WRITTEN REQUEST: Copy the first line of the material below and every later line through the line containing "round the pouf.", without any other output.

GIVEN DATA:
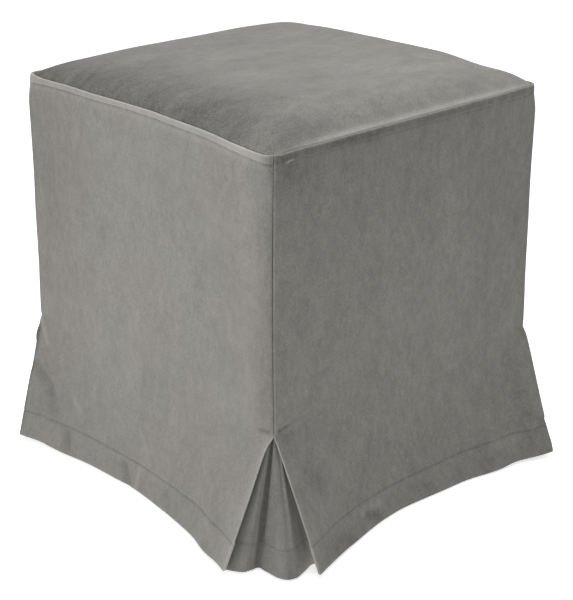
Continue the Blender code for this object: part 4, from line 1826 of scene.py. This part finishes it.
def make_panels() -> list[SidePanel]:
    """Gives the four side panels, in order round the pouf.

    Returns:
        The front, right, back and left panels.
    """
    front = SidePanel(
        "front", (1, 0, 0), (0, -1, 0), FRONT_SKIRT, SIDE_VELVET, FRONT_CREASES, 11.0, FRONT_SHADES,
        edge_profile=FRONT_EDGE,
        stitch_shade=Bell(-0.07, 0.0011),
        under_stitch_light=Bell(0.18, 0.0034, -0.0036),
        lip_highlight=Bell(0.60, 0.0017, 0.0106),
        band_light_and_shade=0.33,
        left_seam=EdgeLook(band=-0.04),
        left_slit=EdgeLook(line=-0.58, line_width=0.0022),
        right_seam=EdgeLook(band=-0.23, band_width=0.020),
        right_slit=EdgeLook(line=0.50, band=0.17, band_width=0.011),
    )
    right = SidePanel(
        "right", (0, 1, 0), (1, 0, 0), RIGHT_SKIRT, SHADED_VELVET, RIGHT_CREASES, 23.0, RIGHT_SHADES,
        edge_profile=RIGHT_EDGE,
        hem_shade=Bell(-0.16, 0.0012),
        stitch_shade=Bell(-0.06, 0.0011),
        lip_highlight=Bell(0.74, 0.0017, 0.0105),
        band_light_and_shade=-0.20,
        left_seam=EdgeLook(line=0.12, band=-0.03),
        left_slit=EdgeLook(line=0.42, band=0.02),
        right_slit=EdgeLook(),
    )
    back = SidePanel("back", (-1, 0, 0), (0, 1, 0), BACK_SKIRT, SIDE_VELVET, BACK_CREASES, 37.0)
    left = SidePanel("left", (0, -1, 0), (-1, 0, 0), LEFT_SKIRT, SIDE_VELVET, LEFT_CREASES, 51.0)
    return [front, right, back, left]


def make_pleats(panels: Sequence[SidePanel]) -> list[PleatInsert]:
    """Gives the four pleat inserts.

    Args:
        panels: the side panels, in order.

    Returns:
        The insert at each panel's right edge, in the same order.
    """
    front, right, back, left = panels
    return [
        PleatInsert("front_right", front, right, NEAR_PLEAT_HEM, PLEAT_VELVET, NEAR_PINCHES, 61.0, 220),
        PleatInsert("back_right", right, back, SOFT_PLEAT_HEM, PLEAT_VELVET, SOFT_PINCHES, 67.0),
        PleatInsert("back_left", back, left, NEAR_PLEAT_HEM, PLEAT_VELVET, NEAR_PINCHES, 71.0),
        PleatInsert("front_left", left, front, SOFT_PLEAT_HEM, PLEAT_VELVET, POKING_PINCHES, 79.0),
    ]


def main() -> None:
    """Builds the studio, then every piece of the pouf in the order in which it is sewn."""
    logging.basicConfig(level=logging.INFO, format="%(name)s: %(message)s")
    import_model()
    Camera().build()
    Studio().build()
    velvets = (SIDE_VELVET, SHADED_VELVET, TOP_VELVET, PLEAT_VELVET)
    finishes = {velvet.name: velvet.material() for velvet in velvets}
    seamstress = Seamstress()
    thread = seamstress.twist.material()

    body = FilledBody(TOP_VELVET)
    piece = body.build()
    body.dress(piece, finishes[body.velvet.name])
    log.info("%s: the filled body with its crowned top", piece.name)

    panels = make_panels()
    for part in (*panels, *make_pleats(panels)):
        piece, stitching = part.build(), part.sew(seamstress)
        dress(stitching, thread, seamstress.twist.slot)
        part.dress(piece, stitching, finishes[part.velvet.name])
        log.info("%s and %s: a sheet of the cover and its stitches", piece.name, stitching.name)


if __name__ == "__main__":
    main()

RESULT OF THE TASK:
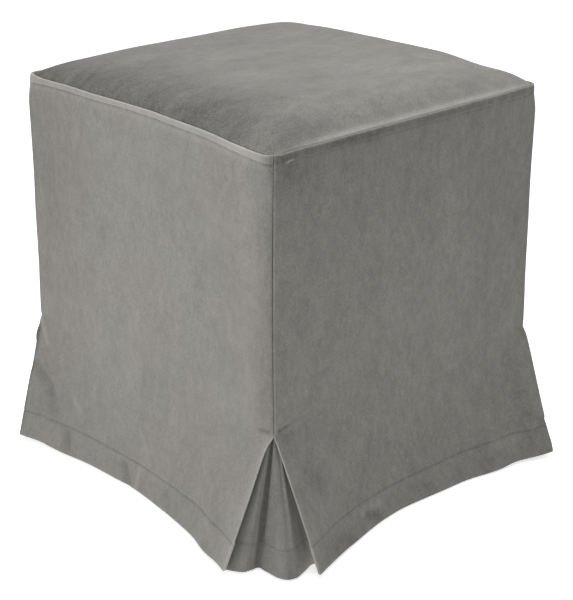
Continue the Blender code for this object: part 4, from line 1826 of scene.py. This part finishes it.
def make_panels() -> list[SidePanel]:
    """Gives the four side panels, in order round the pouf.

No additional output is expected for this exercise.